With its proximity to Downtown and housing stock that rivals Victorian Village, Olde Towne East has been touted as the up-and-coming neighborhood for years.
But with every rise seems to come a fall. People who bought houses in the neighborhood a decade ago when Olde Towne was hot watched their values plummet with the housing crash. The home for which Blodgett and House paid $47,000 had sold six years earlier for $109,000.
But now, boosters say, the neighborhood is finally — and securely — back on track.
Helping drive interest in Olde Towne is a string of new businesses.
In the past four years, the Angry Baker, Yellow Brick Pizza, the Tavern, L’appat Patisserie & Cafe, Upper Cup Coffee, Corner Stone beer and wine shop, and the AWOL bar have opened in the heart of the neighborhood, between Bryden Road and Broad Street.
Main Street is also yielding investment, both public and private, including a Family Dollar store being built at Main Street and Ohio Avenue.
“Now, we have commercial spots,” said Jen Lynch, who bought a home in Olde Towne with her husband, Bret Thompson, five years ago. “That creates a huge anchor. Before, we were just a collection of houses.”
The commercial activity, much of it centered on Oak and 18th streets, draws outsiders in addition to residents.
“It’s become sort of a cool place to be,” said Tom Lininger, a lawyer who has lived in the neighborhood since 2005. “I go to Yellow Brick and the bakery and the Tavern occasionally, and you see a lot of foot traffic now in the neighborhood.”
Olde Towne boosters also point to sale prices — big ones.
The neighborhood — bordered by I-71 on the west, I-70 on the south and Long Street on the north, and stretching as far east as Miller Avenue — has recorded more than a dozen home sales above $250,000 and a handful north of $300,000 in the past two years.
Yet for every turn-of-the-century restored gem along Bryden Road and Franklin Avenue is a crumbling, neglected rental selling for a fraction of the price, especially south of Main Street and east of Champion Avenue.
“You have extremes of upkeep,” said Tom Francis Jr., vice president of Real Property Analysts in Columbus.

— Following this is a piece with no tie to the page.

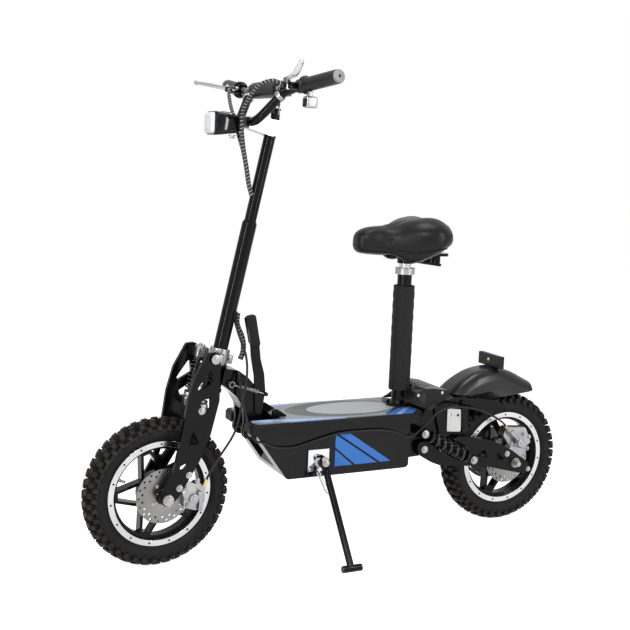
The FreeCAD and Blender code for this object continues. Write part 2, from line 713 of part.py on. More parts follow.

“Some homes can be demos and some completely renovated. . . . It’s not just the condition but the extent of the renovation and materials. You can have two renovated homes. One might be just production materials; the other might be all custom.”
This year alone, Olde Towne homes have fetched from $5,000 for a neglected rental to $389,000 for a renovated five-bedroom home.
Such a range can make it tricky to finance homes in the neighborhood because of the difficulty of finding comparable properties, say appraisers and residents.
“When I refinanced a few years ago, it was hard to find comps,” Lininger said. “Some homes were selling at a good price, and others not so good. . . . It’s a hard neighborhood to appraise.”
Although several large restored homes in Olde Towne are listed for more than $300,000, plenty of fixer-uppers can be found for less than $40,000.
“There’s unreal opportunity here because there’s a lot of empty real estate — and I do mean empty,” said Alex Macke, a real-estate agent with Carriage Trade Realty who lives in the neighborhood.
Tom House, who lived in Olde Towne for 30 years before buying a home with Blodgett, said fixer-uppers were once far more common.
“It used to be three or four on a block that were done, and then you’d have five or six homes that were shells,” he said. “It’s reversing totally right now. The foreclosed homes, the short sales, the shell homes, are getting farther and farther in between.”
Not surprisingly, the online listing service Zillow shows a bumpy ride for Olde Towne home values.
The average home value peaked at $112,000 in late 2005 before dropping to $76,000 six years later and climbing to $89,000 today, according to Zillow. Although the overall pattern is similar to the rest of central Ohio’s, the ride contains far more peaks and valleys.
Uttley and others point out that the development pattern in Victorian Village and German Village was much more consistent than in Olde Towne.
“Once it began to go, it stayed on a steady path,” Uttley said. “Olde Towne East has not enjoyed that type of continual and upward movement.”
Locals say they don’t want the neighborhood to become another Victorian Village or German Village, which are out of the reach of many buyers.
“It’s not been gentrified,” said Becky Karppalawho has owned a home in Olde Towne with her husband, Sam, for almost a decade. “It’s diverse, and I hope it stays that way.”
Residents take pride in Olde Towne’s alternative vibe.
An annual community yard sale is a big neighborhood event, and the most popular weekend destination is a chicken spot (Hot Chicken Takeover) that operates out of the neighborhood co-op (Near East Side Cooperative Market).
At the same time, residents such as Karppala are glad to see some stability.
“When we moved here, that house was empty, and that one and that one,” she said while pointing at houses from her Franklin Avenue porch. “Now, they’re all occupied.”
By the time House and Blodgett acquired their house in a short sale after months of bank negotiations, it had sat empty and was in serious need of attention.
They spent half a year gutting it, putting in new floors, a new kitchen and a new bathroom, and finishing the third floor.
They’re glad they did.
“We love this neighborhood,” Blodgett said. “Everybody is awesome.”